### Supplied information
+-------+

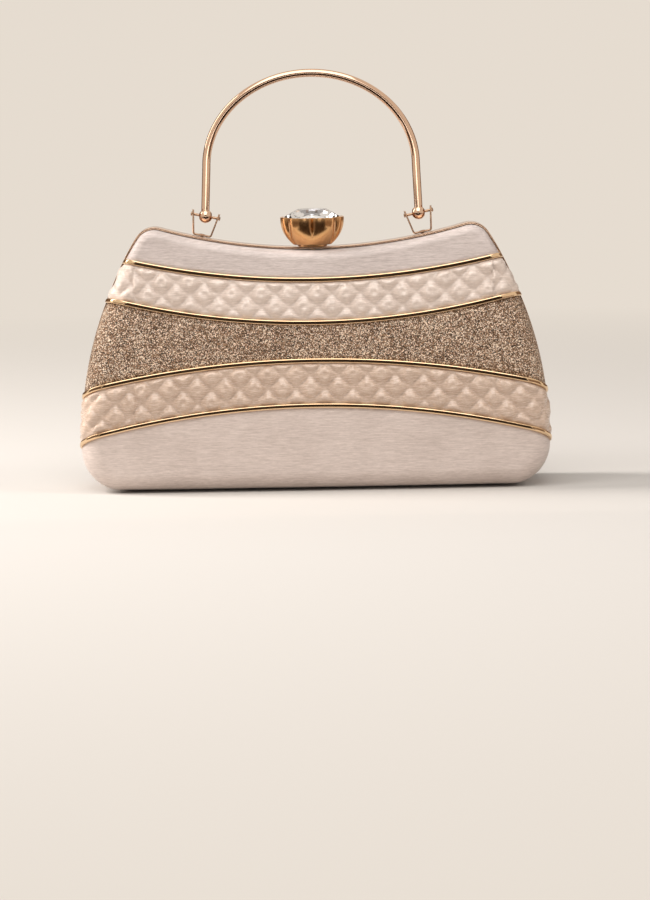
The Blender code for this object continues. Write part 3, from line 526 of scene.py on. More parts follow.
@dataclass(frozen=True)
class CardFinish:
    """Dark felt of the cards that only metal and glass see."""

    name: str
    colour: Colour = (0.035, 0.024, 0.017)

    def material(self) -> Material:
        """Make the material.

        Returns:
            The material.
        """
        graph = Graph(self.name)
        graph.set(Base_Color=self.colour, Roughness=1.0, Specular_IOR_Level=0.0)
        return graph.owner


@dataclass(frozen=True)
class Arc:
    """One round stretch of the outline, seen from the front."""

    centre: Point
    radius: float
    start: float
    end: float
    hollow: bool = False

    def at(self, share: float) -> tuple[Vector, Vector]:
        """Point and inward normal on the stretch.

        Args:
            share: Share of its length, from 0 to 1.

        Returns:
            Point and inward normal.
        """
        angle = self.start + (self.end - self.start) * share
        out = Vector((math.cos(angle), 0.0, math.sin(angle)))
        centre = Vector((self.centre[0], 0.0, self.centre[1]))
        return centre + out * self.radius, out if self.hollow else -out

    @property
    def length(self) -> float:
        """Length along the stretch."""
        return self.radius * abs(self.end - self.start)


@dataclass(frozen=True)
class Flat:
    """The straight stretch along the bottom."""

    length: float
    height: float

    def at(self, share: float) -> tuple[Vector, Vector]:
        """Point and inward normal at a share of the stretch."""
        return Vector((self.length * share, 0.0, self.height)), Vector((0.0, 0.0, 1.0))


@dataclass(frozen=True)
class CaseSizes:
    """Driving sizes of the case, in metres, as the solids have them."""

    seat_gap: float = 0.3 * MM
    part_gap: float = 0.15 * MM
    half_width: float = 105.0 * MM
    base_height: float = 1.2 * MM
    corner_radius: float = 18.0 * MM
    side_radius: float = 169.0 * MM
    side_rise: float = 2.0 * MM
    top_height: float = 105.5 * MM
    top_radius: float = 250.0 * MM
    hump_radius: float = 8.5 * MM
    depth_bottom: float = 26.0 * MM
    depth_top: float = 14.0 * MM
    depth_full_up_to: float = 26.0 * MM
    depth_thin_from: float = 116.0 * MM
    crown: float = 1.6 * MM
    taper_power: float = 1.5
    edge_side: float = 11.0 * MM
    edge_top: float = 4.0 * MM
    edge_bottom: float = 8.0 * MM
    change_low: float = 84.0 * MM
    change_high: float = 112.0 * MM
    frame_wall: float = 0.8 * MM
    frame_depth: float = 5.0 * MM
    flange_width: float = 6.0 * MM
    flange_thickness: float = 0.85 * MM
    inset_side: float = -0.35 * MM
    inset_top: float = -1.1 * MM
    inset_bottom: float = 0.2 * MM
    trim_width: float = 2.1 * MM
    trim_height: float = 1.2 * MM


@dataclass(frozen=True)
class TrimLine:
    """Middle line of one trim strip: height, rise at the half width, and drop on the walls."""

    height_share: float
    rise: float
    wrap_drop_share: float


TRIM_LINES = (
    TrimLine(0.8815, 15.2 * MM, 0.2),
    TrimLine(0.7024, 15.5 * MM, 0.2),
    TrimLine(0.5441, -12.5 * MM, 0.35),
    TrimLine(0.3555, -14.0 * MM, 0.35),
)


def inside(point: Vector, normal: Vector, inset: float, depth: float) -> Vector:
    """Point inside the outline, at a depth before the parting plane."""
    return Vector((point.x + normal.x * inset, -depth, point.z + normal.z * inset))


def smooth_step(value: float, low: float, high: float) -> float:
    """Smooth rise from 0 at low to 1 at high."""
    share = min(1.0, max(0.0, (value - low) / (high - low)))
    return share * share * (3 - 2 * share)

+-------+

### Task to carry out
Using the data above, reproduce every line exactly.

### Full response
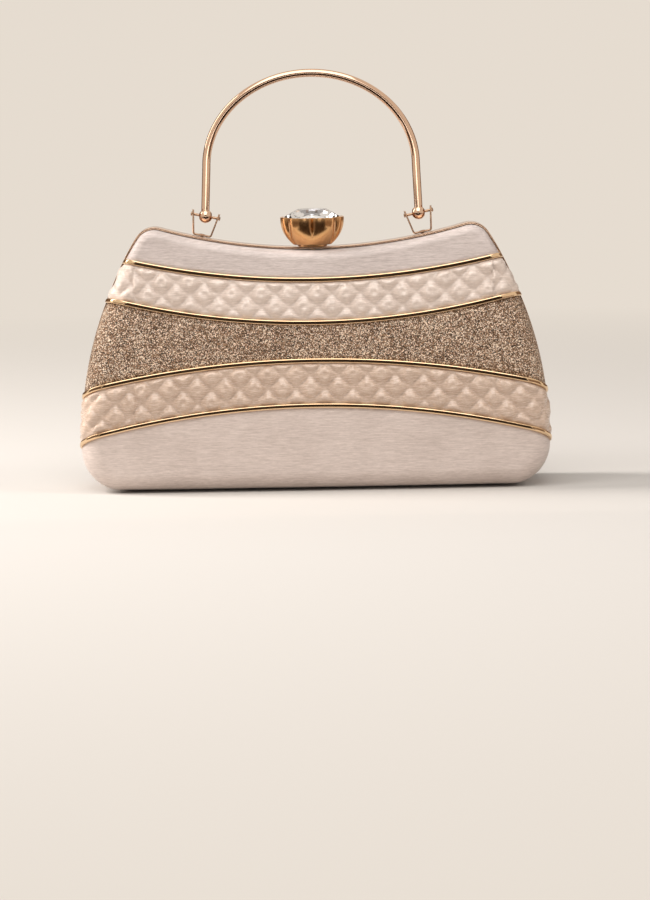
The Blender code for this object continues. Write part 3, from line 526 of scene.py on. More parts follow.
@dataclass(frozen=True)
class CardFinish:
    """Dark felt of the cards that only metal and glass see."""

    name: str
    colour: Colour = (0.035, 0.024, 0.017)

    def material(self) -> Material:
        """Make the material.

        Returns:
            The material.
        """
        graph = Graph(self.name)
        graph.set(Base_Color=self.colour, Roughness=1.0, Specular_IOR_Level=0.0)
        return graph.owner


@dataclass(frozen=True)
class Arc:
    """One round stretch of the outline, seen from the front."""

    centre: Point
    radius: float
    start: float
    end: float
    hollow: bool = False

    def at(self, share: float) -> tuple[Vector, Vector]:
        """Point and inward normal on the stretch.

        Args:
            share: Share of its length, from 0 to 1.

        Returns:
            Point and inward normal.
        """
        angle = self.start + (self.end - self.start) * share
        out = Vector((math.cos(angle), 0.0, math.sin(angle)))
        centre = Vector((self.centre[0], 0.0, self.centre[1]))
        return centre + out * self.radius, out if self.hollow else -out

    @property
    def length(self) -> float:
        """Length along the stretch."""
        return self.radius * abs(self.end - self.start)


@dataclass(frozen=True)
class Flat:
    """The straight stretch along the bottom."""

    length: float
    height: float

    def at(self, share: float) -> tuple[Vector, Vector]:
        """Point and inward normal at a share of the stretch."""
        return Vector((self.length * share, 0.0, self.height)), Vector((0.0, 0.0, 1.0))


@dataclass(frozen=True)
class CaseSizes:
    """Driving sizes of the case, in metres, as the solids have them."""

    seat_gap: float = 0.3 * MM
    part_gap: float = 0.15 * MM
    half_width: float = 105.0 * MM
    base_height: float = 1.2 * MM
    corner_radius: float = 18.0 * MM
    side_radius: float = 169.0 * MM
    side_rise: float = 2.0 * MM
    top_height: float = 105.5 * MM
    top_radius: float = 250.0 * MM
    hump_radius: float = 8.5 * MM
    depth_bottom: float = 26.0 * MM
    depth_top: float = 14.0 * MM
    depth_full_up_to: float = 26.0 * MM
    depth_thin_from: float = 116.0 * MM
    crown: float = 1.6 * MM
    taper_power: float = 1.5
    edge_side: float = 11.0 * MM
    edge_top: float = 4.0 * MM
    edge_bottom: float = 8.0 * MM
    change_low: float = 84.0 * MM
    change_high: float = 112.0 * MM
    frame_wall: float = 0.8 * MM
    frame_depth: float = 5.0 * MM
    flange_width: float = 6.0 * MM
    flange_thickness: float = 0.85 * MM
    inset_side: float = -0.35 * MM
    inset_top: float = -1.1 * MM
    inset_bottom: float = 0.2 * MM
    trim_width: float = 2.1 * MM
    trim_height: float = 1.2 * MM


@dataclass(frozen=True)
class TrimLine:
    """Middle line of one trim strip: height, rise at the half width, and drop on the walls."""

    height_share: float
    rise: float
    wrap_drop_share: float


TRIM_LINES = (
    TrimLine(0.8815, 15.2 * MM, 0.2),
    TrimLine(0.7024, 15.5 * MM, 0.2),
    TrimLine(0.5441, -12.5 * MM, 0.35),
    TrimLine(0.3555, -14.0 * MM, 0.35),
)


def inside(point: Vector, normal: Vector, inset: float, depth: float) -> Vector:
    """Point inside the outline, at a depth before the parting plane."""
    return Vector((point.x + normal.x * inset, -depth, point.z + normal.z * inset))


def smooth_step(value: float, low: float, high: float) -> float:
    """Smooth rise from 0 at low to 1 at high."""
    share = min(1.0, max(0.0, (value - low) / (high - low)))
    return share * share * (3 - 2 * share)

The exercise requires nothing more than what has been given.